Exercise task
Extract exactly the run of lines starting at the line that holds "for name, piece" and ending at the line that holds "in imported if", both included.

Rows from a 3D modeling dataset:
======

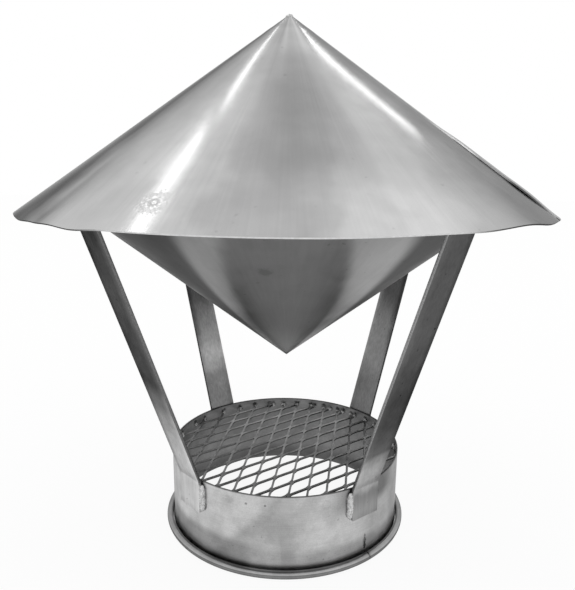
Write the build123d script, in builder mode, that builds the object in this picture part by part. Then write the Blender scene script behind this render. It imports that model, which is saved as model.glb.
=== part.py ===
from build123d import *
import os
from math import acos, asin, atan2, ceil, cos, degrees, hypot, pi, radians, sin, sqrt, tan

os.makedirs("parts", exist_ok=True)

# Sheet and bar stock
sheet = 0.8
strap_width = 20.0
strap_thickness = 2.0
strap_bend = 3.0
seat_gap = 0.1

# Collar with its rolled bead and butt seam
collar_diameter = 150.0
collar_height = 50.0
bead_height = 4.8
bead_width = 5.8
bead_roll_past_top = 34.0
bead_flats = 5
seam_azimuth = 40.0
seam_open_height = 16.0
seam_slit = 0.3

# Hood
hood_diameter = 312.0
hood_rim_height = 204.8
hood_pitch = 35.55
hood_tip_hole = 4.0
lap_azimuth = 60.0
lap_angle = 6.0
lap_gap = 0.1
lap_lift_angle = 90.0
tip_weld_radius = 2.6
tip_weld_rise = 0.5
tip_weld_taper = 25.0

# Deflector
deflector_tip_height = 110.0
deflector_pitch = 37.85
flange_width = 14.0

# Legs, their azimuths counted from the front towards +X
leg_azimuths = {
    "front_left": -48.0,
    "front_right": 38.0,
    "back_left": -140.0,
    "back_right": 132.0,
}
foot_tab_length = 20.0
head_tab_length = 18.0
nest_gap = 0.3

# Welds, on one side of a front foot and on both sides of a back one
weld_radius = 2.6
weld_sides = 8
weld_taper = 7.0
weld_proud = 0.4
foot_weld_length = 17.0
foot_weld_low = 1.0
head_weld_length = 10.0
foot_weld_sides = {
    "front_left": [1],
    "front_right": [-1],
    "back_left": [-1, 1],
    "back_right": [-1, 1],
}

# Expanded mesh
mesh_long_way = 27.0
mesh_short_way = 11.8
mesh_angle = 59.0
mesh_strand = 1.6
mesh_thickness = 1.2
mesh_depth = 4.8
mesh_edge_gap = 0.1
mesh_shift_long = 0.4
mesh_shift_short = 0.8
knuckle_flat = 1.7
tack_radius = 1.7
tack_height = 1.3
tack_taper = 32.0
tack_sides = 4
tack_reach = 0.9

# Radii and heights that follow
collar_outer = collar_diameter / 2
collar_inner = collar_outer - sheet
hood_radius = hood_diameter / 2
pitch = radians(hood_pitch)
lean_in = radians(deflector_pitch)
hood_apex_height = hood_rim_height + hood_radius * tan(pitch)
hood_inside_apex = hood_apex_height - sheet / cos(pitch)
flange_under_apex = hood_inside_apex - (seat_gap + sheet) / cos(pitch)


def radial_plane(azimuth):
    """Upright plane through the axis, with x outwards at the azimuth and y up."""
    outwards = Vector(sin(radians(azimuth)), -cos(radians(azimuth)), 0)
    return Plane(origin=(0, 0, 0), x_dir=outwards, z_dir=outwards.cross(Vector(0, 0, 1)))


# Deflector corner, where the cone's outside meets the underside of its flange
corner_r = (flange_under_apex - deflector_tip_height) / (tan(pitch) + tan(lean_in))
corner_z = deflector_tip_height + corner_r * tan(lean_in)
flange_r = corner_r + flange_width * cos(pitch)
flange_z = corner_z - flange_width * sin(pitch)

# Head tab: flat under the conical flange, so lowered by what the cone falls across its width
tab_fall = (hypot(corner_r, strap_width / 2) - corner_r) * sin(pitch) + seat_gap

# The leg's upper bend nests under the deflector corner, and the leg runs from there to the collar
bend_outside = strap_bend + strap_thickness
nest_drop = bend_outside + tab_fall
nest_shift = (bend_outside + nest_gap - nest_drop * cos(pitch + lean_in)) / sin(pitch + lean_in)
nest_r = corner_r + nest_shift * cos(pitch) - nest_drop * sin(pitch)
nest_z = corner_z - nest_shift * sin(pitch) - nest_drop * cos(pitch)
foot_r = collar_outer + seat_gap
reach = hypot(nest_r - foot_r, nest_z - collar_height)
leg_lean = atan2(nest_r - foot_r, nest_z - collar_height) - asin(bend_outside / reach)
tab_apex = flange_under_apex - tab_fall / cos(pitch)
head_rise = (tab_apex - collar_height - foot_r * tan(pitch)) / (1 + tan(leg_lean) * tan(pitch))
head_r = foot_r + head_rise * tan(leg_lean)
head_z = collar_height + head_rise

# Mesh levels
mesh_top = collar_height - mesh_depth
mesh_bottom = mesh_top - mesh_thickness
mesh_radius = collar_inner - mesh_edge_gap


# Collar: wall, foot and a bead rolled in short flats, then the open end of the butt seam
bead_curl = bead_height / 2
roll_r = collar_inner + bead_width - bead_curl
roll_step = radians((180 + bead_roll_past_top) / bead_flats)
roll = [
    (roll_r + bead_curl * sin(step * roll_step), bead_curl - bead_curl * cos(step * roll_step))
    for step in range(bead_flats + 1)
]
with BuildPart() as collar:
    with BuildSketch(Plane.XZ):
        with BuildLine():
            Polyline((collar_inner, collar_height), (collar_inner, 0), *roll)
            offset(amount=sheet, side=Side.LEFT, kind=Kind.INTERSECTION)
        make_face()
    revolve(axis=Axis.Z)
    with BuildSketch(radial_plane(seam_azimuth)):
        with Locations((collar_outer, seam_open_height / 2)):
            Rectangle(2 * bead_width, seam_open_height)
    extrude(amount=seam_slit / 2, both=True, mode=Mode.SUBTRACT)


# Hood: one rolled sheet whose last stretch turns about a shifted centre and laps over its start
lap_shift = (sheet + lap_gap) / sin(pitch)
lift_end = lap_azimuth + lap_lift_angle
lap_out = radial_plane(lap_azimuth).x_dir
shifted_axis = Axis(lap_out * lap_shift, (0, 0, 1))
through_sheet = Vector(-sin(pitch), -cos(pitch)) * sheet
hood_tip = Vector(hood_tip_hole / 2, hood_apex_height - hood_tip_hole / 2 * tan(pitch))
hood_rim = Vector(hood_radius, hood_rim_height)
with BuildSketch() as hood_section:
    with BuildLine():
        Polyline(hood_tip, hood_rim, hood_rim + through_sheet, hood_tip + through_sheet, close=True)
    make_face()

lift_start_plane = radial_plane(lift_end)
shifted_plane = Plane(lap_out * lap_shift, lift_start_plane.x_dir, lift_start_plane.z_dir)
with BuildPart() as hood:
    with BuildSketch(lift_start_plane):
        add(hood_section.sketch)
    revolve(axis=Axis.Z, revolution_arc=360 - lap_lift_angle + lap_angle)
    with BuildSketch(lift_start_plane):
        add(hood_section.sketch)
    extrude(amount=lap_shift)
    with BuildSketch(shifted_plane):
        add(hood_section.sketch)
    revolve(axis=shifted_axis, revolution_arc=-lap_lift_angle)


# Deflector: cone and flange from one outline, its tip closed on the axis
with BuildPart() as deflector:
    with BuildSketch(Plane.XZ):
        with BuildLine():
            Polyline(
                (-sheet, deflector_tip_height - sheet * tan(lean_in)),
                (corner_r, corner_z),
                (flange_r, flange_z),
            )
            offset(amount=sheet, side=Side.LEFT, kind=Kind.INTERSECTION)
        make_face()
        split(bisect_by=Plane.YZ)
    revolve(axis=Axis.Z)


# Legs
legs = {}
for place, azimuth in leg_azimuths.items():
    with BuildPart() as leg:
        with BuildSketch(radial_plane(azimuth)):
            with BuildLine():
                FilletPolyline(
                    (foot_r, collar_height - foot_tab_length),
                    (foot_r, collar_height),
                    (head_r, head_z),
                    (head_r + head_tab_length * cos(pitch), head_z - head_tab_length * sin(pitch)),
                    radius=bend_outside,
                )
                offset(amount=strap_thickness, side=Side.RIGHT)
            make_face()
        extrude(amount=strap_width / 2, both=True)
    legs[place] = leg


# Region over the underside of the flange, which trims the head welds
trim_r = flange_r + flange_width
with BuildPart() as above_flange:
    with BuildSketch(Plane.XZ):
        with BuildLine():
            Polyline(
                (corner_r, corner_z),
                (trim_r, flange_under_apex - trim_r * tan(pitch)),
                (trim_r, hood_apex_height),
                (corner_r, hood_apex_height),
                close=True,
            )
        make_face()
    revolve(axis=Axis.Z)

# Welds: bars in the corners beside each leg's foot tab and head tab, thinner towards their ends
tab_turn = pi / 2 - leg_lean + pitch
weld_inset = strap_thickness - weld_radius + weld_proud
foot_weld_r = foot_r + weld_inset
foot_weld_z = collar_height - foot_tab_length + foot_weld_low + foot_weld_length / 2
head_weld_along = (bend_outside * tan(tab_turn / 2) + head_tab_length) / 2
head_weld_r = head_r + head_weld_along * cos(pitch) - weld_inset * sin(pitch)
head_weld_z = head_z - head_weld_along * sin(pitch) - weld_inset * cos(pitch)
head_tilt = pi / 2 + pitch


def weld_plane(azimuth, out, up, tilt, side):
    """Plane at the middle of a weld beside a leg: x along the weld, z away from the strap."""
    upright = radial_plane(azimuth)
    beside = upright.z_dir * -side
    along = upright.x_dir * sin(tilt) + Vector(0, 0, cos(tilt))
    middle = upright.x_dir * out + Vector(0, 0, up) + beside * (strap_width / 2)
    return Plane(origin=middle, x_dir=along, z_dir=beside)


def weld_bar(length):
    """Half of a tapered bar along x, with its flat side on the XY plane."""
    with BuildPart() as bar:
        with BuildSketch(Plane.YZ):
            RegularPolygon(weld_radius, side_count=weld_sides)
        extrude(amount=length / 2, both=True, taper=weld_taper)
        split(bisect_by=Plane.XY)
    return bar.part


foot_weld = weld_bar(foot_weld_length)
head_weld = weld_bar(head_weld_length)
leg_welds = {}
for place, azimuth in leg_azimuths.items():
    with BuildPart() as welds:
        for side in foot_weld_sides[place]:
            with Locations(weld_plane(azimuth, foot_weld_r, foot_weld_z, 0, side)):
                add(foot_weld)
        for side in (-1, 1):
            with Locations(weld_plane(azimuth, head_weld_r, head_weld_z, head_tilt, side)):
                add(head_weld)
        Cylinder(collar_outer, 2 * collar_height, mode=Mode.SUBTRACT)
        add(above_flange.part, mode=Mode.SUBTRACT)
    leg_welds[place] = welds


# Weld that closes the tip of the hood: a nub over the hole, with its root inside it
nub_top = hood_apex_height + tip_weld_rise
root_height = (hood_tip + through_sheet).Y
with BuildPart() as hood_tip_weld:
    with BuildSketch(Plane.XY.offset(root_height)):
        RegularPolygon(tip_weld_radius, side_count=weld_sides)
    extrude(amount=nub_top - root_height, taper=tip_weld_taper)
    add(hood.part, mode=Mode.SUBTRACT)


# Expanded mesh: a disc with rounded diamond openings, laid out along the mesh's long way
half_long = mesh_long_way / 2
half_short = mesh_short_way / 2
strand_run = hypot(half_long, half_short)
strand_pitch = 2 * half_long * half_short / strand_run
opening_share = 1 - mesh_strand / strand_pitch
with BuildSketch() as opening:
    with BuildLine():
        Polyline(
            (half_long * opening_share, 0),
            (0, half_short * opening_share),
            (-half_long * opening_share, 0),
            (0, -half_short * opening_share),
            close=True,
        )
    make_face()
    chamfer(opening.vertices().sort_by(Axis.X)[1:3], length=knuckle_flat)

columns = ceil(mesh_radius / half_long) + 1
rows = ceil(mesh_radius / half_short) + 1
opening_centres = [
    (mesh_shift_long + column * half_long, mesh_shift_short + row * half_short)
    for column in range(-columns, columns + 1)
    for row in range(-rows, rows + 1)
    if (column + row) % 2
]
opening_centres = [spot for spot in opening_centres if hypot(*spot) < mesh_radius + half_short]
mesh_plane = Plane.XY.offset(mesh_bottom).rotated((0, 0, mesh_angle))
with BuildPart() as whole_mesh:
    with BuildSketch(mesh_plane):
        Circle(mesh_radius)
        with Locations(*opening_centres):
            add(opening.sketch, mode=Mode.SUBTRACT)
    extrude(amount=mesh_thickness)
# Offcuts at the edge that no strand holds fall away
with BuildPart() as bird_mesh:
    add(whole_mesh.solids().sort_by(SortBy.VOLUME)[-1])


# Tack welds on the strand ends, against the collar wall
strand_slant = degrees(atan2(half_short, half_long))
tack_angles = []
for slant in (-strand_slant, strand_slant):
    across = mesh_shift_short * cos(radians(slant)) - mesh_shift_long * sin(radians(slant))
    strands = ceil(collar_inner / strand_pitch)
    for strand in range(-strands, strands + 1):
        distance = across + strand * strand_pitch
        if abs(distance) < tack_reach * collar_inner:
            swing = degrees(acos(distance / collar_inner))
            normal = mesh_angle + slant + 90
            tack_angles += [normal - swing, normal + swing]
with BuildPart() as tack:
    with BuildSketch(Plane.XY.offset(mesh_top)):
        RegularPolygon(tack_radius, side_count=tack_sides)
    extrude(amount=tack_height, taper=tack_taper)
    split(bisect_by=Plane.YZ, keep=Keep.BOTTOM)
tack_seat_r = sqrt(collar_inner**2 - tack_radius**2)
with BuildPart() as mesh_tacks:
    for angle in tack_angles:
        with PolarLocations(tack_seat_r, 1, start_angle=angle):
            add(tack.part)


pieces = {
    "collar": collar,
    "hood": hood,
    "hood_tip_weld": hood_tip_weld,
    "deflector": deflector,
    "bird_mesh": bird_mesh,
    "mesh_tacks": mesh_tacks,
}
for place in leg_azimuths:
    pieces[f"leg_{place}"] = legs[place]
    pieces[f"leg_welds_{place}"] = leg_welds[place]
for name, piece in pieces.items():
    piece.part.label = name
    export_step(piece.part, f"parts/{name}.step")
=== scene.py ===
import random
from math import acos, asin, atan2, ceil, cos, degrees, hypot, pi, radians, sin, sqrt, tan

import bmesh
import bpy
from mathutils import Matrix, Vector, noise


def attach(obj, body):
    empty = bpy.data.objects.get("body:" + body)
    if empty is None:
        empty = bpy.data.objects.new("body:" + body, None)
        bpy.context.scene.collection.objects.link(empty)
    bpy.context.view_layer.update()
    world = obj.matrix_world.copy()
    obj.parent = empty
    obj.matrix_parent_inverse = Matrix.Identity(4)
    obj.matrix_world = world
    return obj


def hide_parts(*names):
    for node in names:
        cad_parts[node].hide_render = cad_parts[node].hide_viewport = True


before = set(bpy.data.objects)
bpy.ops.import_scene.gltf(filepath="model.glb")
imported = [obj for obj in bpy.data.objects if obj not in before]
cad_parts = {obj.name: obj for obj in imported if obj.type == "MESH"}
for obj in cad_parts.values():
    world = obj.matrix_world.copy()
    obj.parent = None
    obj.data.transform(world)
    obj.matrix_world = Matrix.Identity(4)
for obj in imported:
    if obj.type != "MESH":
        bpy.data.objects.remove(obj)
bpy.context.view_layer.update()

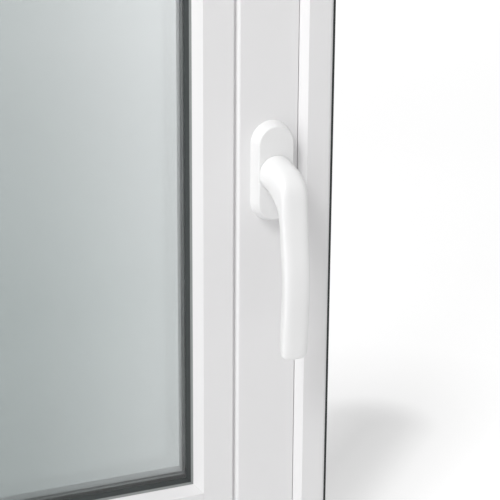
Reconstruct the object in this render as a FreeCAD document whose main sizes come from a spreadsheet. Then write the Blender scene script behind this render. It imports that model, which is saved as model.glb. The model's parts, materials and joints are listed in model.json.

======

The reply
for name, piece in pieces.items():
    piece.part.label = name
    export_step(piece.part, f"parts/{name}.step")
=== scene.py ===
import random
from math import acos, asin, atan2, ceil, cos, degrees, hypot, pi, radians, sin, sqrt, tan

import bmesh
import bpy
from mathutils import Matrix, Vector, noise


def attach(obj, body):
    empty = bpy.data.objects.get("body:" + body)
    if empty is None:
        empty = bpy.data.objects.new("body:" + body, None)
        bpy.context.scene.collection.objects.link(empty)
    bpy.context.view_layer.update()
    world = obj.matrix_world.copy()
    obj.parent = empty
    obj.matrix_parent_inverse = Matrix.Identity(4)
    obj.matrix_world = world
    return obj


def hide_parts(*names):
    for node in names:
        cad_parts[node].hide_render = cad_parts[node].hide_viewport = True


before = set(bpy.data.objects)
bpy.ops.import_scene.gltf(filepath="model.glb")
imported = [obj for obj in bpy.data.objects if obj not in before]
cad_parts = {obj.name: obj for obj in imported if obj.type == "MESH"}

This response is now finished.